From: "Denis V. Lunev" <den@openvz.org>
To: Kevin Wolf <kwolf@redhat.com>
Cc: qemu-devel@nongnu.org, Max Reitz <mreitz@redhat.com>
Subject: Re: [Qemu-devel] [PATCH for 2.7 1/1] qcow2: improve qcow2_co_write_zeroes()
Date: Wed, 27 Apr 2016 10:07:35 +0300 [thread overview]
Message-ID: <57206537.4040706@openvz.org> (raw)

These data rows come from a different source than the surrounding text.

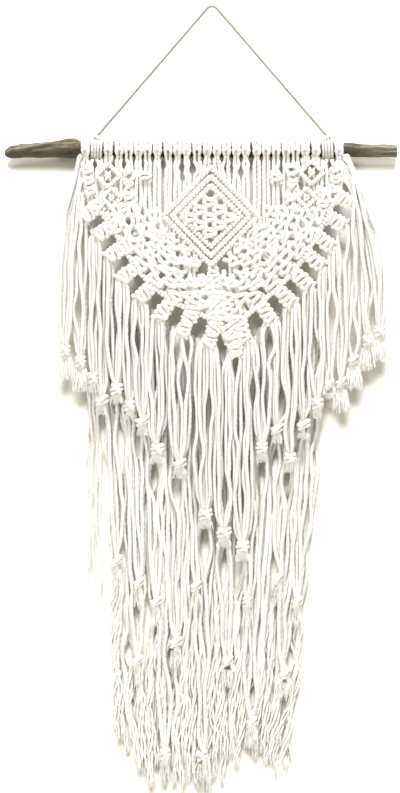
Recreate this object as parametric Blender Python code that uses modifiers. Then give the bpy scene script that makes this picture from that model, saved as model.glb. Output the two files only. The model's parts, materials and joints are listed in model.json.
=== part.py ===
"""A knotted cotton wall hanging on a driftwood branch, with the cord that it hangs by.

Metres, +Z up. The origin is where the nail bears in the top of the hanger cord. The front faces -Y,
and the back of the branch lies against the wall. Tables are in millimetres, x to the right and z up.
"""

import math

import bmesh
import bpy
from mathutils import Vector

MM = 0.001
CLEARANCE = 0.5 * MM
CAP_WELD = 0.001 * MM
SEAM_WELD = 0.2 * MM

# Branch: driftwood, with a worn point at the left and a saw cut at the right.
BRANCH_SIDES_RESOLUTION = 3
BRANCH_STATIONS = (  # x, z, radius
    (-259.0, -184.0, 2.0),
    (-252.0, -181.0, 6.0),
    (-238.0, -178.5, 9.0),
    (-214.0, -177.5, 10.0),
    (-190.0, -176.0, 11.5),
    (-176.0, -176.0, 11.8),
    (-166.0, -177.0, 9.8),
    (-100.0, -177.0, 9.6),
    (100.0, -177.0, 9.6),
    (166.0, -177.0, 9.6),
    (184.0, -177.5, 9.2),
    (208.0, -179.0, 9.6),
    (231.0, -179.5, 8.8),
)
BRANCH_Z = -177.0 * MM
BRANCH_RADIUS = 9.6 * MM

# Hanger: one cord in a triangle, bent over the nail and tied to the branch at both ends.
HANGER_RADIUS = 2.0 * MM
HANGER_BEND_RADIUS = 8.5 * MM
HANGER_FOOT_X = 143.75 * MM
HANGER_STEP = 11.5 * MM
HANGER_BEND_STEPS = 6
TIE_TURNS = 2
TIE_SIDES = 12
TIE_INNER_SHARE = 0.8

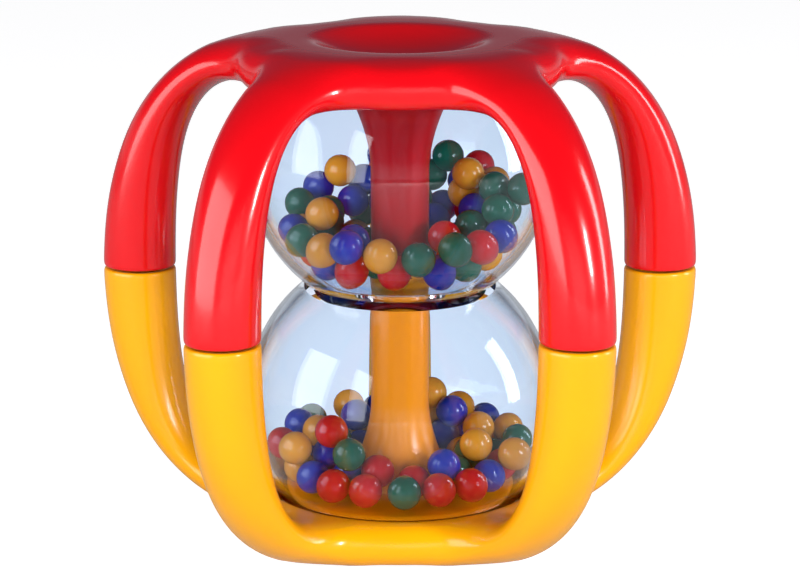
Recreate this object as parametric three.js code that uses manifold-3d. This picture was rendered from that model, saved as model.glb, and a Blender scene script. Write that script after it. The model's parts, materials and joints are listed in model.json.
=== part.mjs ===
// Baby rattle: a barrel of five hollow arms, red above and yellow below, round two clear bowls
// that meet at a waist.  Each bowl holds loose balls round a central trumpet-shaped column.
// Millimetres, +Z up.  The origin is the centre of the flat underside of the base, and the
// two halves of the cage meet at the seam plane, halfway up.
import * as THREE from 'three';
import { mergeVertices } from 'three/addons/utils/BufferGeometryUtils.js';
import Module from 'manifold-3d';

const wasm = await Module();
wasm.setup();

// ---- driving dimensions ---------------------------------------------------------------
const GRIP_DIAMETER = 115; // over the arms at the seam
const OVERALL_HEIGHT = 90.4;
const ARM_COUNT = 5;
const ARM_WIDTH = 13;
const ARM_DEPTH = 13.4; // radial, at the seam
const ARM_RISE = 27.3; // how far the outer outline stays upright above the seam
const ARM_REACH = 21.8; // how far the outer outline runs level out from the cap's flat
const INNER_RISE = 24.9; // the same two for the outline on the bowls' side
const INNER_REACH = 15.4;
const SHELL_WALL = 1.8;
const CAP_DEPTH = 8.35; // from the cap's top to the rim's underside
const RIM_OVERHANG = 2.2; // circle of the rim's round edge, out from the bowl's neck
const RIM_EDGE_RADIUS = 3.8;
const CAP_SHOULDER = 3.1; // from the edge of the cap's flat out to that circle
const ARM_ROOT_OFFSET = 0.5; // from that circle out to the end of the arms' inner outline
const DISH_RADIUS = 16;
const DISH_DEPTH = 3.5;
const TONGUE_LENGTH = 7; // beyond the seam, and as far below it
const TONGUE_CLEARANCE = 0.6; // round a tongue, where the arm starts to curve
const NECK_RADIUS = 23.6; // bowl's outer radius level with the rim's underside
const WAIST_RADIUS = 16.9; // bowl's outer radius at the waist plane
const BOWL_WALL = 1.6;
const BOWL_FLOOR = 1.8; // thickness of the disc that closes each bowl at the waist
const BOWL_MOUTH_RISE = 2.4; // how far the bowl's mouth stands up inside the cap
const WAIST_LIFT = 0.9; // the waist plane stands this far above the seam
const RING_RADIUS = 15; // coupling ring let into the two floors
const RING_WIDTH = 3;
const RING_THICKNESS = 1.4;
const KEY_COUNT = 10; // notches round the ring
const KEY_WIDTH = 2;
const KEY_DEPTH = 0.8;
const COLUMN_RADIUS = 5.25;
const COLUMN_WALL = 1.6;
const FLARE_GROWTH = 4.5; // extra radius at the end disc
const FLARE_LENGTH = 15;
const FLARE_POWER = 1.8; // how late the flare widens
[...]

In-Reply-To: <20160426101941.GB4213@noname.str.redhat.com>
On 04/26/2016 01:19 PM, Kevin Wolf wrote:
[skipped]
> Did you ever talk to the kernel people?
>
> We can try to make the best out of suboptimal requests in qemu, but it
> looks to me as if the real fix was in the kernel, and if we don't get it
> fixed there, we'll see more and more of this kind of problems. I think
> this is relevant not only for VMs, but probably on real hardware as
> well.
it is difficult and could be done partially only :(
>> Locally with QEMU-IO the reproduction is simple. We can repeat above
>> requests or could simple do the following:
>> qemu-io -c "write 0xff 32k 1M" 1.img
> I assume you mean "-z" instead of "0xff"?
sure
>> The code without the patch will allocate 2 blocks for guest offsets
>> 0-64k and 1M-(1M+64k) and performs writes there. The code with
>> the patch will skip creation of blocks if possible.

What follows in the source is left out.